--- Begin ---

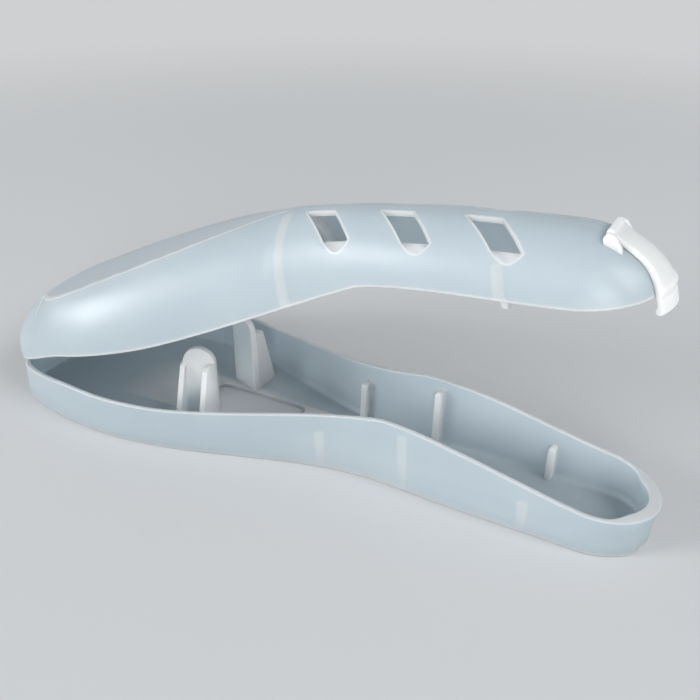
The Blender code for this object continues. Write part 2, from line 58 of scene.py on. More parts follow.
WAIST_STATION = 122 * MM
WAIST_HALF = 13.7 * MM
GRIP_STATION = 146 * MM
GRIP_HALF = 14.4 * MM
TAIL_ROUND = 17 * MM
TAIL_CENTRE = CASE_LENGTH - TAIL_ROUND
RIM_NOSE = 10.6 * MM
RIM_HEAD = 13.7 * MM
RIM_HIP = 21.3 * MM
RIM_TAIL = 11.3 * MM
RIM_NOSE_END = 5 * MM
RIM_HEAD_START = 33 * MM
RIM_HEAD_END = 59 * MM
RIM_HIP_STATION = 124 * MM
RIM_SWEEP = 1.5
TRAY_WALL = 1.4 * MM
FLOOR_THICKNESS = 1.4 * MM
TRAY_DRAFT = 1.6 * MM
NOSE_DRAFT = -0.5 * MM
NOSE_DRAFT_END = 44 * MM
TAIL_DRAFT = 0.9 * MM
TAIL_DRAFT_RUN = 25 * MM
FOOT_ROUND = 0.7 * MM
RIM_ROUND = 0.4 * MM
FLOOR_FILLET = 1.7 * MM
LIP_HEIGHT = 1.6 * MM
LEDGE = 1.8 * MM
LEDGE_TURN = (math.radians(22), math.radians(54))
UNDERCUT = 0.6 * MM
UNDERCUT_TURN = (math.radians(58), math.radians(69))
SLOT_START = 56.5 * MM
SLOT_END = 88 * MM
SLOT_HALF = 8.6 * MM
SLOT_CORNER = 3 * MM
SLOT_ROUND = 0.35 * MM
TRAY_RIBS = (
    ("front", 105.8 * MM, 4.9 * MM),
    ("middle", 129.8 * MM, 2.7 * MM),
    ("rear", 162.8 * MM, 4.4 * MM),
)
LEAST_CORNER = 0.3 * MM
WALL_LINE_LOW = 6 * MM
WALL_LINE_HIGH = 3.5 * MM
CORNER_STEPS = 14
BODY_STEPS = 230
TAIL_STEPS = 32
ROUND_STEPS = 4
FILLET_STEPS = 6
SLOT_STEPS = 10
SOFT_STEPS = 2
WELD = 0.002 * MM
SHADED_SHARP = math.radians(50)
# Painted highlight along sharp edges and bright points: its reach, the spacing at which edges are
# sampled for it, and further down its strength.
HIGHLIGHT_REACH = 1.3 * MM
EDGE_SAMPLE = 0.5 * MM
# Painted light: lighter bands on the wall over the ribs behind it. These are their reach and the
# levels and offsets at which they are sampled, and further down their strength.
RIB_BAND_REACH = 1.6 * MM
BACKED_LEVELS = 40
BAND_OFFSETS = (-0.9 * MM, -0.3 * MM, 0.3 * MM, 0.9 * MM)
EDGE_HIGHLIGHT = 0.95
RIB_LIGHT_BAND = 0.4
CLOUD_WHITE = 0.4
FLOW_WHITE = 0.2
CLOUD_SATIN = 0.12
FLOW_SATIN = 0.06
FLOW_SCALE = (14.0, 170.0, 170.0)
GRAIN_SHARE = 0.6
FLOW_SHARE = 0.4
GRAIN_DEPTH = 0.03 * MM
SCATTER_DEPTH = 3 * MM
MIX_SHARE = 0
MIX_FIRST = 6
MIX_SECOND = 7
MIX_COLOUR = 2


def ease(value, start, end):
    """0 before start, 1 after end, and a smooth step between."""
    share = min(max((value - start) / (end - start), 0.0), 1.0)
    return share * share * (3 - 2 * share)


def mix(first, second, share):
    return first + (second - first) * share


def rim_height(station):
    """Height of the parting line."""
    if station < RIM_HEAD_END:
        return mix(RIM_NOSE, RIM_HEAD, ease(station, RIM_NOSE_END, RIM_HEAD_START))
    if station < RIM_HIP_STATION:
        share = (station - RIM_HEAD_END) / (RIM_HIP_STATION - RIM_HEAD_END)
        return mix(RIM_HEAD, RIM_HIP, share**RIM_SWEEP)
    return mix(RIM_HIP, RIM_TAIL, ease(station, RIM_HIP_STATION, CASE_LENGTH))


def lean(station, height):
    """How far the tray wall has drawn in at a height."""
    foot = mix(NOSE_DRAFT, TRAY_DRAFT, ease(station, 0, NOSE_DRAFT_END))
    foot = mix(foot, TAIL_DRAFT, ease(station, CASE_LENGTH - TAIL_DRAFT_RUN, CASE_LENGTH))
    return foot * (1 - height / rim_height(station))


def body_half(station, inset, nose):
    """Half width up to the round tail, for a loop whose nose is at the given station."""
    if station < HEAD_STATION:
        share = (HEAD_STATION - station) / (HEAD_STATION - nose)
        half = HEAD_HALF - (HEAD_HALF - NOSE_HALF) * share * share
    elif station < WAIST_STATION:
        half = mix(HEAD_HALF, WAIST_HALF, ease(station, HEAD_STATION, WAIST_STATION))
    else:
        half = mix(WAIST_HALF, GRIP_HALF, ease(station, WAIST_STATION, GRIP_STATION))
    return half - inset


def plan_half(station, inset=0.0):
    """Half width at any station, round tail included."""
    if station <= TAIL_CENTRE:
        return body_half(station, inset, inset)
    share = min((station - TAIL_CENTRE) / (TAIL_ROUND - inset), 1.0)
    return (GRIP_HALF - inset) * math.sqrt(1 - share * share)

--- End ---
--- Begin ---

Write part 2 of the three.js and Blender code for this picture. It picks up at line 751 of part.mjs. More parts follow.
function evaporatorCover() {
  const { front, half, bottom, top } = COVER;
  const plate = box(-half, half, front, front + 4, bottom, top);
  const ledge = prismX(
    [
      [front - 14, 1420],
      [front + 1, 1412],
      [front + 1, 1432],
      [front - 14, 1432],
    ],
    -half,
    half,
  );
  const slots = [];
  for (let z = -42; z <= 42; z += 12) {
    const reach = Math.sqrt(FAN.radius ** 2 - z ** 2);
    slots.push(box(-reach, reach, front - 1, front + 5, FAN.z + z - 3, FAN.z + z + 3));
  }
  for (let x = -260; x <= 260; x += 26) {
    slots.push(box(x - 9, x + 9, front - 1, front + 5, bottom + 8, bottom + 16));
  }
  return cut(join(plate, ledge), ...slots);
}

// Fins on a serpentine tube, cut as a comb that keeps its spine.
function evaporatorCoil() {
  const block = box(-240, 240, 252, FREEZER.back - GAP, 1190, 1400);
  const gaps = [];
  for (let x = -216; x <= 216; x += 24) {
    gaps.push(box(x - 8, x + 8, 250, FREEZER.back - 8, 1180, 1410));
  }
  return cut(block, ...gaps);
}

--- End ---

(The exercise) Reproduce each line of the material containing the word "Write".

(Task result)
The Blender code for this object continues. Write part 2, from line 58 of scene.py on. More parts follow.
Write part 2 of the three.js and Blender code for this picture. It picks up at line 751 of part.mjs. More parts follow.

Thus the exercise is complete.